Betting on a “social premium”

The care home sector can be the perfect testing ground for impact investing

Investing with purpose is a conviction play at the moment, as social impact is difficult to quantify and measure and there are no specific regulations yet. But experts believe that it’s not just the right thing to do but it will also deliver dividends, a “social premium” just like the green premium that sustainable buildings enjoy.

“At the moment it’s very intangible value, but over the long term it will make a big difference and impact investors will get the premium and the others will get the discount”, Amand-Benoit d’Hondt, Chief alternative investments &sustainability officer, AG Real Estate, told the recent Senior Housing and Healthcare Association (SHHA) Summit.

The EU Social Taxonomy will help push companies in the right direction, but it’s still work in progress. In the meantime, “we need to make the right bets and hope that the market will recognise the difference”, said d’Hondt. “It may well happen faster than many anticipate”.

In senior housing and care homes, many elements need to be combined to achieve that goal of having content, cared-for residents; a happy workforce that feels valued; capable and skilled operators; quality buildings and interiors and a pleasant and healthy environment.

Well-designed spaces

Architecture can play a major role, said Graham Place, CEO, Box Architects: “In the design phase we have a really good opportunity to make a difference to the social aspect and there is more social value being delivered already than many realise. It’s already happening on the ground”.

Positive social impact can be achieved in the design phase, through the process of delivery and then throughout the lifespan of the asset.
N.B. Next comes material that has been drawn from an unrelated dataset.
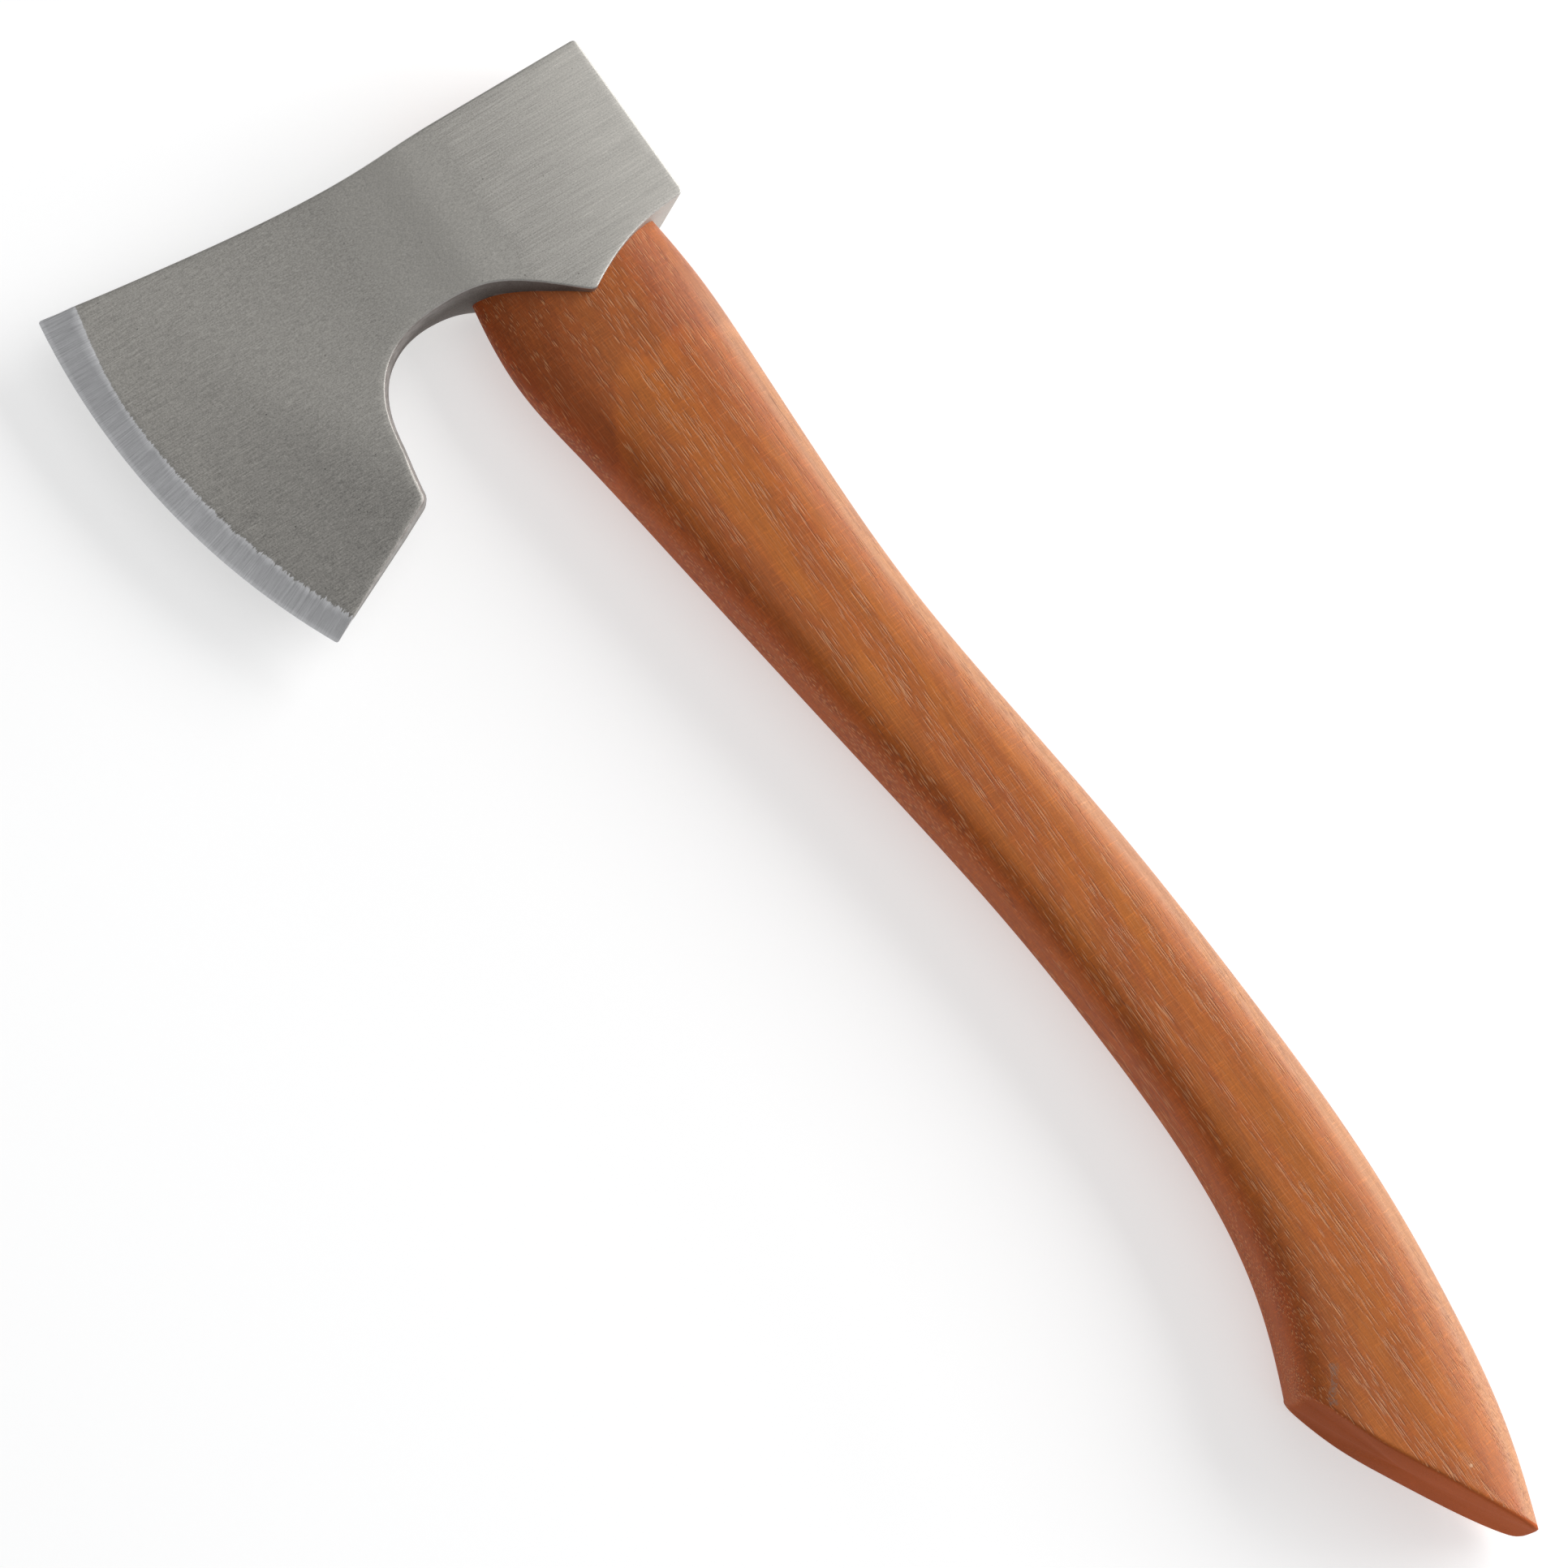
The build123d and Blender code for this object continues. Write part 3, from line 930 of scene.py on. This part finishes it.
def wedge_wood_finish():
    """Pale, close-grained hardwood, with the grain along the wedge and stain in patches."""
    f = Finish("wedge_wood_pale")
    fine = f.noise((7.0, 0.3, 0.3), detail=3.0, rough=0.6)
    bands = f.noise((30.0, 1.1, 1.6), (0.0, 2.0, 1.0), detail=2.0)
    pores = f.ease(f.cells((3.0, 0.45, 0.45)), 0.25, 0.12)
    colour = f.mix(bands, (0.62, 0.42, 0.22), (0.46, 0.27, 0.12))
    stain = f.ease(f.noise((4.0, 5.0, 5.0), (3.0, 1.0, 0.0)), 0.45, 0.65)
    colour = f.mix(f.product(stain, 0.5), colour, (0.30, 0.13, 0.055))
    colour = f.shade(colour, f.total((0.4, fine), (-0.35, pores), plus=0.80))
    rough = f.total((0.2, fine), (0.1, pores), plus=0.46)
    f.bump(f.total((0.5, fine), (-0.6, pores)), 0.6, 0.08)
    return f.finish(colour, rough, IOR=1.46)


def wedge_steel_finish():
    """Mild steel straight from the bar: blotchy mill scale and a bloom of rust."""
    f = Finish("wedge_steel_mill")
    scale = f.noise((1.6, 1.6, 1.6), detail=4.0, rough=0.65)
    grain = f.noise((5.0, 0.3, 0.3), detail=2.0)
    rust = f.ease(f.noise((2.4, 2.4, 2.4), (5.0, 2.0, 1.0), detail=4.0), 0.56, 0.70)
    colour = f.mix(f.ease(scale, 0.40, 0.62), (0.20, 0.195, 0.19), (0.46, 0.45, 0.44))
    colour = f.mix(f.product(rust, 0.55), colour, (0.20, 0.085, 0.035))
    rough = f.total((0.22, scale), (0.25, rust), plus=0.28)
    f.bump(f.total((0.6, scale), (0.3, grain), (0.3, rust)), 0.6, 0.08)
    return f.finish(colour, rough, Metallic=0.9)


def floor_finish():
    """Matt, near-white studio paper, which glows a little so that it stays white."""
    f = Finish("floor_paper")
    fibre = f.noise((1.5, 1.5, 1.5), detail=3.0)
    colour = f.shade((0.66, 0.66, 0.66), f.total((0.02, fibre), plus=0.985))
    f.bump(fibre, 0.1, 0.05)
    return f.finish(colour, 0.9, Emission_Color=(1.0, 1.0, 1.0, 1.0), Emission_Strength=0.50)


# ---- the pieces ----

RIM_ATTRIBUTE = "rim"
WEDGE_EASE = 0.15


def mark_rims(piece):
    """Stores how far each point of the head is on an eased edge, for the wear there."""
    mesh = piece.data
    tilt = np.zeros(len(mesh.vertices) * 3)
    mesh.vertex_normals.foreach_get("vector", tilt)
    lean = np.degrees(np.arccos(np.clip(np.abs(tilt[2::3]), 0, 1)))
    rim = np.clip((lean - 22) / 12, 0, 1) * np.clip((82 - lean) / 12, 0, 1)
    mesh.attributes.new(RIM_ATTRIBUTE, "FLOAT", "POINT").data.foreach_set("value", rim)


head = make_head()
mark_rims(head)
head.data.materials.append(steel_finish())
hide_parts("axe_head")
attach(head, "root")

handle = make_handle()
handle.data.materials.append(haft_finish())
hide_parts("handle")
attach(handle, "root")

# the two wedges keep their CAD shape, with eased edges
for node, finish in (("wooden_wedge", wedge_wood_finish()), ("steel_wedge", wedge_steel_finish())):
    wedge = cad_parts[node]
    wedge.data.materials.clear()
    wedge.data.materials.append(finish)
    eased = wedge.modifiers.new("eased edges", "BEVEL")
    eased.width = WEDGE_EASE * MM
    eased.segments = 2
    eased.limit_method = "ANGLE"
    eased.angle_limit = math.radians(40)


# ---- the studio ----

VIEW_TARGET = Vector((-125.2, 20.5, MID)) * MM
VIEW_DISTANCE = 1366.75 * MM
VIEW_DIRECTION = Vector((0.07451, -0.27081, -0.95975))
VIEW_ROLL = math.radians(-34.07)
FILM_WIDTH = 36.0
FOCAL_LENGTH = 163.04
OBJECT_CENTRE = Vector((-150.0, 10.0, 0.0)) * MM
FLOOR_REACH = 4000
FLOOR_GAP = 0.1
FILL_COLOUR = (0.98, 0.99, 1.0)
FILL_STRENGTH = 0.31


def make_camera():
    """A long lens looking down on the hatchet, leaning towards its edge and its butt."""
    lens = bpy.data.cameras.new("view")
    lens.sensor_width = FILM_WIDTH
    lens.lens = FOCAL_LENGTH
    lens.clip_end = 20
    camera = bpy.data.objects.new("view", lens)
    forward = VIEW_DIRECTION.normalized()
    hint = Vector((math.cos(VIEW_ROLL), math.sin(VIEW_ROLL), 0))
    right = forward.cross(hint).normalized()
    up = right.cross(forward)
    turn = Matrix((right, up, -forward)).transposed().to_4x4()
    camera.matrix_world = Matrix.Translation(VIEW_TARGET - forward * VIEW_DISTANCE) @ turn
    bpy.context.scene.collection.objects.link(camera)
    bpy.context.scene.camera = camera


def soft_box(name, place, size, radiance):
    """An area light, in metres, as bright as its radiance says, facing the object."""
    light = bpy.data.lights.new(name, "AREA")
    light.shape = "RECTANGLE"
    light.size, light.size_y = size
    light.energy = radiance * math.pi * size[0] * size[1]
    lamp = bpy.data.objects.new(name, light)
    place = Vector(place)
    facing = (OBJECT_CENTRE - place).to_track_quat("-Z", "Y").to_matrix().to_4x4()
    lamp.matrix_world = Matrix.Translation(place) @ facing
    bpy.context.scene.collection.objects.link(lamp)


def make_studio():
    """White paper, a large soft box on the poll's side, a low one behind the back, and even fill."""
    r = FLOOR_REACH
    sheet = [(x, y, -FLOOR_GAP) for x, y in ((-r, -r), (r, -r), (r, r), (-r, r))]
    floor = link_mesh("floor", sheet, [(0, 1, 2, 3)])
    floor.data.materials.append(floor_finish())
    world = bpy.data.worlds.new("fill")
    world.use_nodes = True
    fill = world.node_tree.nodes["Background"].inputs
    fill["Color"].default_value = rgba(FILL_COLOUR)
    fill["Strength"].default_value = FILL_STRENGTH
    bpy.context.scene.world = world
    soft_box("key", (-0.25, -1.15, 0.80), (1.5, 0.8), 4.2)
    soft_box("over", (-0.1, -0.15, 1.6), (1.3, 1.1), 0.75)
    soft_box("rim", (-0.35, -0.95, 0.16), (1.1, 0.22), 6.5)
    bpy.context.scene.view_settings.view_transform = "Standard"


make_camera()
make_studio()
“It’s all about human-centric design”, explained Place. “Our behaviour is heavily influenced by the environment we’re in, so good design, the colours used, the light can change our mood and impact our ability to flourish”.

Little things can make a big difference, like letting in daylight, making sure the orientation is correct, having a window that actually opens, having an electrical socket that isn’t so far down the wall that you have to bend down to reach it.

Care homes could and should follow the example of the office sector, Place said: “In that market the operators are building more and more facilities for the people who work there, putting in canteens, gyms, crèches, cafes, bars, wellness centres, prayer rooms and so on. In care homes our brief restricts us a small staff room somewhere, a tea point, when we should be putting in gyms and wellness spaces that both staff and residents can use”.

Attracting and retaining staff

Improvements must be made, he said: “If we want to attract more people into this sector we need to make their working conditions better”.

As finding and retaining staff is a big challenge across European markets, addressing this issue can determine the viability of a business as well as ticking the social impact box.

“It’s a good investment that makes financial sense”, said Sébastien Berden, CIO, Cofinimmo. “Good design has such an impact on the wellbeing of staff and of residents, on the way the facility works and also on the community. I think we’ll see an acceleration of obsolescence of badly designed buildings”.

It is useful to ask employees about their experiences at work to make them feel valued and to spot any potential issues before they become big problems. “Satisfaction surveys are very important and must lead to action plans”, said d’Hondt. “It’s important to realise it’s not the paycheck at the end of the month that matters, but the atmosphere and culture of the place and the training they get”.

Surveys can also be useful in assessing residents’ satisfaction.  

“We try to measure the wellbeing of our tenants”, said Judith Tillie, Property management manager, Woonzorg Nederland. “We do regular surveys and we learn a lot from their feedback. For example recently we found that a nice view was important to them and would contribute a lot to their wellbeing. But the most important thing is creating a sense of community, which is why we have developed several co-living concepts so that people can keep each other company and look after each other”.

Whether it’s doing gardening or cooking, residents enjoy doing things together. Several studies have shown that social interaction can improve physical as well as mental wellbeing, so the trend now is to “de-cluster” senior living and move away from isolated and isolating facilities.

“There are many successful pilots where nursing homes are integrated with a mix of other care services like assisted living or ambulatory care”, said Berden. “So you create a constant flux of people coming into your facility and bringing in a bit of life. Isolation and loneliness are a big problem, so making the place more lively increases residents’ satisfaction and sense of wellbeing”.